- The request -
Your task is to quote exactly the run of lines that starts at the line containing "left_heat_sink();" and ends at the line containing "for node in", including both.

----------------

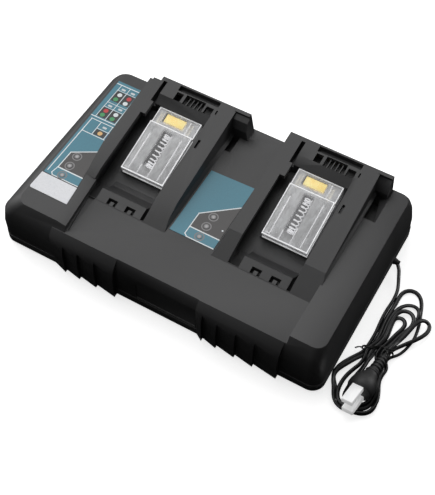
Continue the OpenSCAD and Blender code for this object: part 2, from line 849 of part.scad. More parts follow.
module cord_clamp() {
  color([0.15, 0.15, 0.16]) placed()
  difference() {
    box(half_w - 34, half_w - 24, cord_exit_y - 9, cord_exit_y + 9, floor_z + wall, 13.5);
    translate([half_w - 40, cord_exit_y, cord_exit_z + 0.6]) rotate([0, 90, 0]) cylinder(r = 2.7, h = 20);
  }
}

// rubber relief that the cord leaves the case through
module cord_strain_relief() {
  color([0.09, 0.09, 0.09]) placed() {
    translate([relief_x, cord_exit_y, cord_exit_z]) rotate([0, 90, 0])
      rotate_extrude() polygon([[0, 0], [3.8, 0], [3.8, 11], [3.2, 13.5], [2.7, 15], [0, 15]]);
    // flange inside the wall, flat below
    intersection() {
      translate([relief_x - 3, cord_exit_y, cord_exit_z]) rotate([0, 90, 0]) cylinder(r = 6, h = 3);
      box(relief_x - 4, relief_x + 1, cord_exit_y - 7, cord_exit_y + 7, floor_z + wall, split_z + 5);
    }
  }
}

module mains_cord() {
  color([0.08, 0.08, 0.08]) placed()
  tube(smooth(cord_route, 4), cord_d / 2, 10);
}

// both bights of the coil in one outline, open at the front where the plug's blades point out
module hank_outline() {
  translate([half_w, 0])
    polygon([[14.5, -106], [15.5, -84], [17, -74], [21, -60], [21, -41], [35, -41], [44.5, -60], [45, -84],
      [38, -100], [38, -106], [44, -101], [49, -84], [49, -64], [39, -42], [39, -34], [52, -12], [60.5, 4],
      [61, 10], [58, 14], [52, 18], [47, 27], [40, 33.5], [33, 36.5], [26, 34.5], [22, 28], [20, 10],
      [19.4, -20], [14.8, -20], [13.5, -40], [4, -62], [1, -76], [3, -90], [9, -101]]);
}

module cord_hank() {
  color([0.08, 0.08, 0.08]) placed()
  linear_extrude(hank_h) hank_outline();
}

module cord_tie() {
  color([0.06, 0.06, 0.06]) placed()
  difference() {
    box(half_w + 12.2, half_w + 40.4, tie_y, tie_y + 1.6, 0, hank_h + 1.4);
    translate([0, 0, -1]) linear_extrude(hank_h + 1) hank_outline();
  }
}

// the plug's own frame: Y runs back along the cord, Z through both blades
module on_plug() {
  translate(plug_at) rotate([0, 0, plug_turn]) rotate([-plug_tip, 0, 0]) rotate([0, -plug_roll, 0]) children();
}

module plug_body() {
  color([0.09, 0.09, 0.09]) placed()
  on_plug() {
    rotate([90, 0, 0]) rotate_extrude() polygon([[0, -plug_back], [5.6, -plug_back], [5.6, -3.6], [6.8, -3.6],
      [6.8, -2.3], [6.2, -1.9], [7.2, 1], [9.4, 5], [11.5, 9.5], [12.4, 14], [12.4, 18.5], [11.4, -plug_front],
      [0, -plug_front]]);
  }
}

module plug_strain_relief() {
  color([0.08, 0.08, 0.08]) placed()
  on_plug() {
    translate([0, plug_back, 0]) rotate([-90, 0, 0]) rotate_extrude() polygon([[0, 0], [5.6, 0], [5.6, 2],
      [4.3, 2], [4.3, 4], [5.4, 4], [5.4, 6], [4.1, 6], [4.1, 8], [5.2, 8], [5.2, 10], [3.9, 10], [3.9, 12],
      [4.9, 12], [4.9, 14], [3.6, 14], [3.6, 16], [4.4, 16], [4.4, 18], [3.3, 18], [2.9, 22], [0, 22]]);
  }
}

module plug_blades() {
  color([0.8, 0.75, 0.55]) placed()
  on_plug() {
    for (s = sides) {
      box(-blade_w / 2, blade_w / 2, plug_front - 17, plug_front, s * blade_pitch / 2 - blade_t / 2,
        s * blade_pitch / 2 + blade_t / 2);
    }
  }
}

module blade_sleeves() {
  color([0.92, 0.92, 0.92, 0.8]) placed()
  on_plug() {
    for (s = sides) {
      c = s * blade_pitch / 2;
      difference() {
        box(-5.4, 5.4, plug_front - 20, plug_front, c - 2.6, c + 2.6);
        box(-4.2, 4.2, plug_front - 18.6, plug_front + 1, c - 1.4, c + 1.4);
      }
    }
  }
}

// ---- assembly

lower_shell();
upper_shell();
left_bay_cradle();
right_bay_cradle();
left_terminal_holder();
right_terminal_holder();
left_terminal_cover();
right_terminal_cover();
left_return_spring();
right_return_spring();
left_signal_connector();
right_signal_connector();
left_power_contacts();
right_power_contacts();
left_label();
blank_sticker();
centre_label();
left_status_lenses();
centre_status_lenses();
left_light_board();
centre_light_board();
left_fan_frame();
right_fan_frame();
left_fan_rotor();
right_fan_rotor();
main_board();
transformer();
filter_capacitor();
output_capacitors();
line_choke();
fuse();
left_heat_sink();
right_heat_sink();
relays();
buzzer();
board_screws();
case_screws();
rubber_feet();
cord_clamp();
cord_strain_relief();
mains_cord();
cord_hank();
cord_tie();
plug_body();
plug_strain_relief();
plug_blades();
blade_sleeves();
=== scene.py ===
import bpy, bmesh, json, math
import numpy as np
from mathutils import Vector, Matrix


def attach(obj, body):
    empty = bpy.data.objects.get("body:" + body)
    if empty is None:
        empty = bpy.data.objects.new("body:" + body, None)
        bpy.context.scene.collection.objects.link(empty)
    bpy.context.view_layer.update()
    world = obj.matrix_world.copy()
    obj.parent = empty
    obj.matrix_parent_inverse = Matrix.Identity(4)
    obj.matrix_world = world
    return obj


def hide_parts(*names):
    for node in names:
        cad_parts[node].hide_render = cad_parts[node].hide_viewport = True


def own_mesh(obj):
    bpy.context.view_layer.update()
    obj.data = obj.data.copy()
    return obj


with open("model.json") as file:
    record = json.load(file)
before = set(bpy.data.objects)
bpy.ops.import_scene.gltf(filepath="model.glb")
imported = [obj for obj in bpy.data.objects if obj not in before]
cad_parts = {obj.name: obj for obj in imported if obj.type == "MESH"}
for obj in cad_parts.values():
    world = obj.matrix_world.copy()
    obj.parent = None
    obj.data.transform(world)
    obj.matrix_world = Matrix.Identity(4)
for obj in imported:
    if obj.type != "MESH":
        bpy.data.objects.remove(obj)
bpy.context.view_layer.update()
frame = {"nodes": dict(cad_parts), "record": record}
scene = bpy.context.scene
nodes = frame["nodes"]
record = frame["record"]
mm = 0.001
# the middle between the bays, from the origin: the places below are measured from it, in millimetres
middle = Vector((6.5, 1.5, 0))
fromMiddle = Matrix.Translation(middle * mm)


# a number that comes out of a shader node, with the usual operators
class Wire:
    def __init__(self, finish, socket):
        self.finish, self.socket = finish, socket

    def math(self, operation, *others):
        sockets = {i: v for i, v in enumerate((self, *others))}
        return self.finish.number("ShaderNodeMath", {"operation": operation}, sockets)

    def __add__(self, other): return self.math("ADD", other)
    def __sub__(self, other): return self.math("SUBTRACT", other)
    def __mul__(self, other): return self.math("MULTIPLY", other)
    def __rsub__(self, other): return (self * -1) + other
    def __neg__(self): return self * -1
    __radd__ = __add__
    def __lt__(self, other): return self.math("LESS_THAN", other)
    def __gt__(self, other): return self.math("GREATER_THAN", other)
    def __abs__(self): return self.math("ABSOLUTE")
    def __or__(self, other): return self.math("MAXIMUM", other)
    def __and__(self, other): return self.math("MINIMUM", other)
    def root(self): return self.math("SQRT")
    def clip(self): return (self | 0.0) & 1.0

    # runs from 0 at low to 1 at high
    def between(self, low, high):
        return self.finish.number("ShaderNodeMapRange", {"clamp": True}, {0: self, 1: low, 2: high})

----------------

- Finished task -
left_heat_sink();
right_heat_sink();
relays();
buzzer();
board_screws();
case_screws();
rubber_feet();
cord_clamp();
cord_strain_relief();
mains_cord();
cord_hank();
cord_tie();
plug_body();
plug_strain_relief();
plug_blades();
blade_sleeves();
=== scene.py ===
import bpy, bmesh, json, math
import numpy as np
from mathutils import Vector, Matrix


def attach(obj, body):
    empty = bpy.data.objects.get("body:" + body)
    if empty is None:
        empty = bpy.data.objects.new("body:" + body, None)
        bpy.context.scene.collection.objects.link(empty)
    bpy.context.view_layer.update()
    world = obj.matrix_world.copy()
    obj.parent = empty
    obj.matrix_parent_inverse = Matrix.Identity(4)
    obj.matrix_world = world
    return obj


def hide_parts(*names):
    for node in names:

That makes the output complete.